PROVIDED MATERIAL »
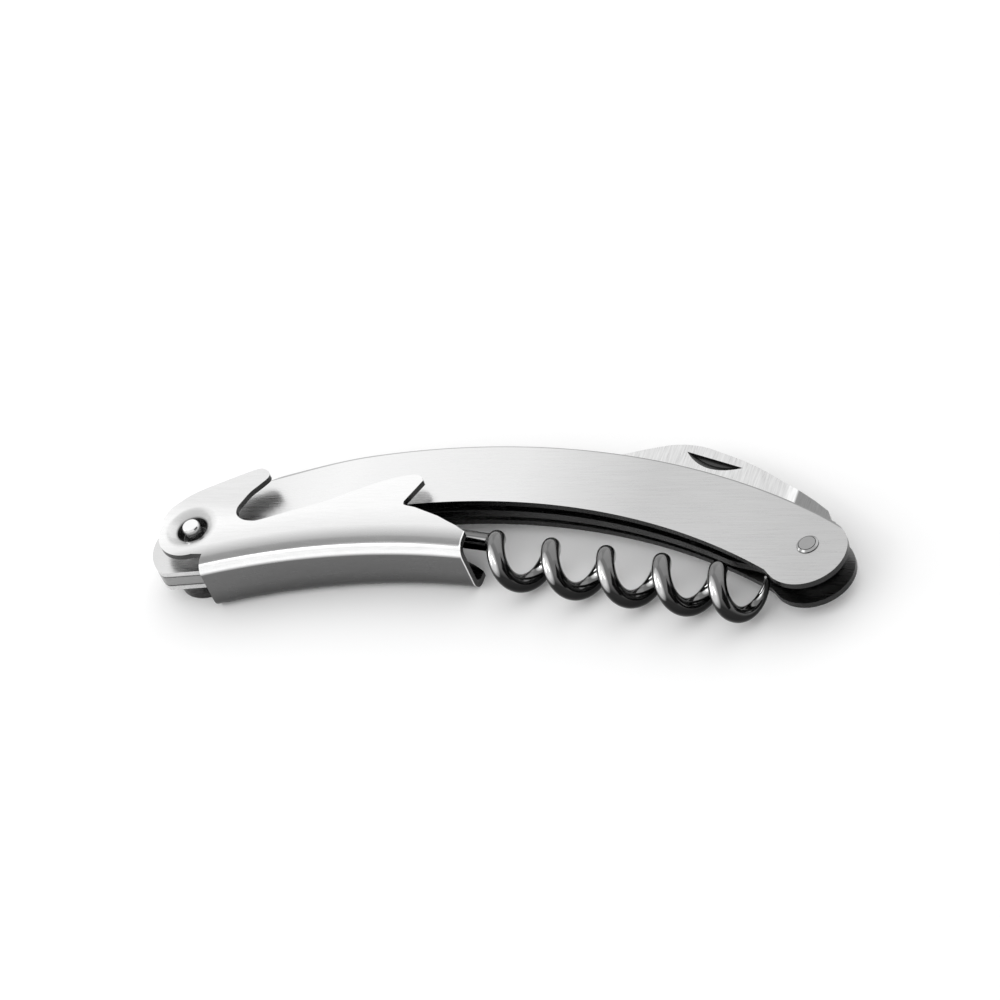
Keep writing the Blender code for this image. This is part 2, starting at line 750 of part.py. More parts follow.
def wire_path():
    """Centre points and radii of the wire, from the eye to the tip."""
    slope = coil_slope()
    along = Vector((cos(slope), sin(slope), 0.0))
    across = Vector((-sin(slope), cos(slope), 0.0))
    pin = Vector((WORM_PIN_X, WORM_PIN_Y, 0.0))
    start = coil_start()
    end = WORM_LENGTH - start
    runs = [(EYE_RADIUS * 0.75 - start) * (1 - k / 4) for k in range(4)]
    steps = int(end / COIL_PITCH * TURN_STEPS)
    runs += [end * k / steps for k in range(steps + 1)]
    points, radii = [], []
    for run in runs:
        left = (end - run) / COIL_PITCH
        taper = max(0.0, 1 - left / TIP_TURNS)
        radius = COIL_RADIUS - COIL_TIP_DRAW * taper
        phase = coil_phase(run)
        offset = across * (radius * cos(phase) - COIL_RADIUS) + Vector((0.0, 0.0, radius * sin(phase)))
        points.append(pin + along * (start + run) + offset)
        radii.append(WIRE_RADIUS + (COIL_TIP_RADIUS - WIRE_RADIUS) * taper**1.3)
    return points, radii


def tube(points, radii, sides):
    """A round tube through the points, its rings carried along without twist."""
    sections = []
    guide = Vector((0.0, 0.0, 1.0))
    for k, (point, radius) in enumerate(zip(points, radii)):
        ahead = points[min(k + 1, len(points) - 1)] - points[max(k - 1, 0)]
        ahead.normalize()
        guide = (guide - ahead * guide.dot(ahead)).normalized()
        other = ahead.cross(guide)
        ring = []
        for j in range(sides):
            angle = 2 * pi * j / sides
            ring.append(tuple(point + radius * (cos(angle) * guide + sin(angle) * other)))
        sections.append(ring)
    return loft(sections)


def worm(material):
    """The wire with a flat round eye joined on, and the pin's hole through it."""
    centre = (WORM_PIN_X, WORM_PIN_Y)
    half = EYE_THICKNESS / 2
    points, radii = wire_path()
    wire = finish_object("worm", tube(points, radii, WIRE_SIDES), material, centre)
    eye = helper("worm_eye", turned([(EYE_RADIUS, -half), (EYE_RADIUS, half)], centre), material)
    combine(wire, "UNION", eye)
    hole = WORM_PIN_RADIUS + PIVOT_FIT
    reach = half + CUT_OVERRUN
    combine(wire, "DIFFERENCE", helper("eye_hole", turned([(hole, -reach), (hole, reach)], centre), material))
    return wire


def set_down():
    """Moves everything so that the origin is at the bottom centre of the pieces' box."""
    bpy.context.view_layer.update()
    graph = bpy.context.evaluated_depsgraph_get()
    low = Vector((1.0, 1.0, 1.0)) * CAMBER_RADIUS * 9
    high = -low
    for obj in bpy.data.objects:
        if obj.hide_render:
            continue
        shape = obj.evaluated_get(graph)
        for corner in shape.bound_box:
            place = shape.matrix_world @ Vector(corner)
            low = Vector(map(min, low, place))
            high = Vector(map(max, high, place))
    shift = Vector((-(low.x + high.x) / 2, -(low.y + high.y) / 2, -low.z))
    for obj in bpy.data.objects:
        obj.location = obj.location + shift
    print("drawing origin at", tuple(round(value, 6) for value in shift))
    print("box", tuple(round(value, 6) for value in high - low))


def build():
    clear_scene()
    brushed = steel("brushed_steel", (0.62, 0.62, 0.63), 0.34)
    lever_finish = steel("satin_steel", (0.68, 0.68, 0.69), 0.3)
    polished = steel("polished_steel", (0.72, 0.72, 0.73), 0.12)
    ground = steel("ground_steel", (0.55, 0.55, 0.56), 0.4)
    body_plate("front_plate", 1, brushed)
    body_plate("back_plate", -1, brushed)
    nose_spacer(ground)
    back_spring(polished)
    spring_dowels(ground)
    lever(lever_finish)
    lever_rivet(polished)
    worm(polished)
    headed_pin(
        "worm_pin",
        (WORM_PIN_X, WORM_PIN_Y),
        WORM_PIN_RADIUS,
        WORM_PIN_HEAD_RADIUS,
        WORM_PIN_HEAD_HEIGHT,
        polished,
    )
    blade(ground)
    blade_washers(polished)
    headed_pin(
        "blade_rivet",
        (BLADE_PIVOT_X, BLADE_PIVOT_Y),
        BLADE_RIVET_RADIUS,
        BLADE_HEAD_RADIUS,
        BLADE_HEAD_HEIGHT,
        polished,
    )
    set_down()


build()
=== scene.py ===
"""Looks of the folded all-steel wine opener.

The visible pieces are drawn again here by the same rules as their solids, with finer steps,
softened edges and finished surfaces whose colours carry painted light and shade. The side view is
drawn in X and Y with the nose's centre at (0, 0), and it is placed so that the lever's pivot stands
where the frame has it. Lengths are in metres.
"""

import json
from math import asin, atan2, cos, hypot, pi, radians, sin, sqrt, tan

import bmesh
import bpy
from mathutils import Matrix, Vector

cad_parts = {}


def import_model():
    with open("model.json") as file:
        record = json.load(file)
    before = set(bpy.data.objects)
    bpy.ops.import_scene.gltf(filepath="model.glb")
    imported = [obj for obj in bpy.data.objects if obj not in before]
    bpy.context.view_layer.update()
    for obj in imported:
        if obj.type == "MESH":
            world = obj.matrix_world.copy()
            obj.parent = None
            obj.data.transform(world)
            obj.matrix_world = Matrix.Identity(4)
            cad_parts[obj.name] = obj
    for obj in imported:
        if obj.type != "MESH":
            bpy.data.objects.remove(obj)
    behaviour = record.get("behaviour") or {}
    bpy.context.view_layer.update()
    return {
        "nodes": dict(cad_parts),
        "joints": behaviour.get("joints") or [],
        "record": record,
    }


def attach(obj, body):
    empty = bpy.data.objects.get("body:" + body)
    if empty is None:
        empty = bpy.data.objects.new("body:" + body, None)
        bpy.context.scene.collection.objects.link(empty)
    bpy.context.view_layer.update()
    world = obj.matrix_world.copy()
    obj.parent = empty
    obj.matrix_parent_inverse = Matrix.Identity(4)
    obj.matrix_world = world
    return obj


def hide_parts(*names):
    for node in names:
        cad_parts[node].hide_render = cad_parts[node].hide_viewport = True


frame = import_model()

# Sheets, gaps and fits
PLATE_SHEET = 0.00095
PLATE_GAP = 0.0032
LEVER_SHEET = 0.00095
LEVER_WIDTH = 0.00974
PIVOT_FIT = 0.00006
FACE_GAP = 0.00008
CUT_OVERRUN = 0.001

# Body: a band of steady width along an arc, with a round nose, a lobe and a round tail
LEVER_PIVOT = (0.0, 0.0007)
BLADE_PIVOT_X = 0.0999
CAMBER_RADIUS = 0.108
CAMBER_APEX_X = 0.045
CAMBER_APEX_Y = 0.01365
BAND_WIDTH = 0.011
BAND_TAIL_GAIN = 0.0011
BAND_NOSE_GAIN = 0.0008
NOSE_RADIUS = 0.0071
NOSE_FLAT_Y = -0.0060
NOSE_FLAT_START = -0.0035
NOSE_FLAT_RISE = 0.1
NOSE_FLAT_FILLET = 0.0015
NOSE_FLAT_END = 0.0058
NOSE_NECK_SLOPE = 2.2
SHOULDER_X = 0.009
TAIL_RADIUS = 0.0063
TAIL_DROP = 0.0013
LOBE_RADIUS = 0.0043
BAND_FILLET = 0.0016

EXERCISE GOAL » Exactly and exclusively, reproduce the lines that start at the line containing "worm(polished)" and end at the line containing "cad_parts[node].hide_render = cad_parts[node].hide_viewport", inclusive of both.

COMPLETED EXERCISE »
    worm(polished)
    headed_pin(
        "worm_pin",
        (WORM_PIN_X, WORM_PIN_Y),
        WORM_PIN_RADIUS,
        WORM_PIN_HEAD_RADIUS,
        WORM_PIN_HEAD_HEIGHT,
        polished,
    )
    blade(ground)
    blade_washers(polished)
    headed_pin(
        "blade_rivet",
        (BLADE_PIVOT_X, BLADE_PIVOT_Y),
        BLADE_RIVET_RADIUS,
        BLADE_HEAD_RADIUS,
        BLADE_HEAD_HEIGHT,
        polished,
    )
    set_down()


build()
=== scene.py ===
"""Looks of the folded all-steel wine opener.

The visible pieces are drawn again here by the same rules as their solids, with finer steps,
softened edges and finished surfaces whose colours carry painted light and shade. The side view is
drawn in X and Y with the nose's centre at (0, 0), and it is placed so that the lever's pivot stands
where the frame has it. Lengths are in metres.
"""

import json
from math import asin, atan2, cos, hypot, pi, radians, sin, sqrt, tan

import bmesh
import bpy
from mathutils import Matrix, Vector

cad_parts = {}


def import_model():
    with open("model.json") as file:
        record = json.load(file)
    before = set(bpy.data.objects)
    bpy.ops.import_scene.gltf(filepath="model.glb")
    imported = [obj for obj in bpy.data.objects if obj not in before]
    bpy.context.view_layer.update()
    for obj in imported:
        if obj.type == "MESH":
            world = obj.matrix_world.copy()
            obj.parent = None
            obj.data.transform(world)
            obj.matrix_world = Matrix.Identity(4)
            cad_parts[obj.name] = obj
    for obj in imported:
        if obj.type != "MESH":
            bpy.data.objects.remove(obj)
    behaviour = record.get("behaviour") or {}
    bpy.context.view_layer.update()
    return {
        "nodes": dict(cad_parts),
        "joints": behaviour.get("joints") or [],
        "record": record,
    }


def attach(obj, body):
    empty = bpy.data.objects.get("body:" + body)
    if empty is None:
        empty = bpy.data.objects.new("body:" + body, None)
        bpy.context.scene.collection.objects.link(empty)
    bpy.context.view_layer.update()
    world = obj.matrix_world.copy()
    obj.parent = empty
    obj.matrix_parent_inverse = Matrix.Identity(4)
    obj.matrix_world = world
    return obj


def hide_parts(*names):
    for node in names:
        cad_parts[node].hide_render = cad_parts[node].hide_viewport = True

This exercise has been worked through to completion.